Eventually, playing simple soccer will become automatic when you are involved in the rhythm of the game. But it’s important to want and ask for the ball. If you don’t ask for the ball you might not get it – they might think you don’t want it or aren’t open.
Again, use your body to shield the ball so a defender can’t win the ball or if they do you’ll earn a throw in or a free kick. To get out of pressure, play simple give and goes with your teammates. Be aware of where you can move or how you can position yourself to help out your teammates.
Using your body means dribbling with your left foot when there is a defender on your right and dribbling and shielding the ball with your right foot when there is a defender on your on your left.

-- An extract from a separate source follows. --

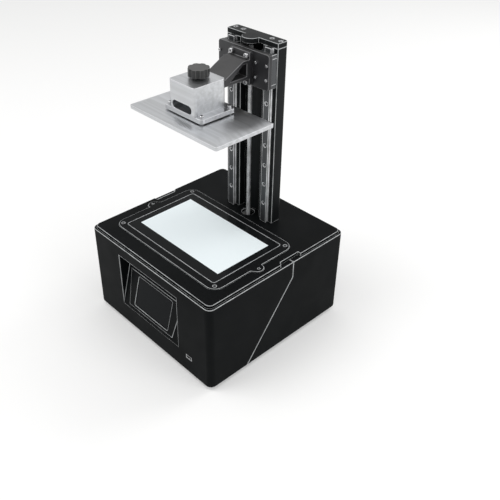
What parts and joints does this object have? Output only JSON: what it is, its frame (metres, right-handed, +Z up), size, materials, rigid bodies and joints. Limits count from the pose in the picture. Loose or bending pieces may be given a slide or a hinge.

If you don’t know if you can turn or have time, keep your body between the ball and the defender and keep your head so you can find a teammate. You should always try to know where you are on the field by taking quick looks before you receive the ball. The key though is not to panic, if you’re closed down, shield the ball and protect it.
The idea behind soccer is really simple, it’s kind of like this, “Hey, hold the ball for a second while I get open or in a better position where I will have more time and can see the field better.” If you watch the best teams in the world, whether it’s Barcelona, Arsenal or Real Madrid, they move the ball around to the player with the most time and space. It’s a big game of keep away in a sense. And this is one of the greatest aspects of the game of soccer, where you work with your teammates to ping the ball around the other team, and they can’t even get a touch on the ball before you score a goal.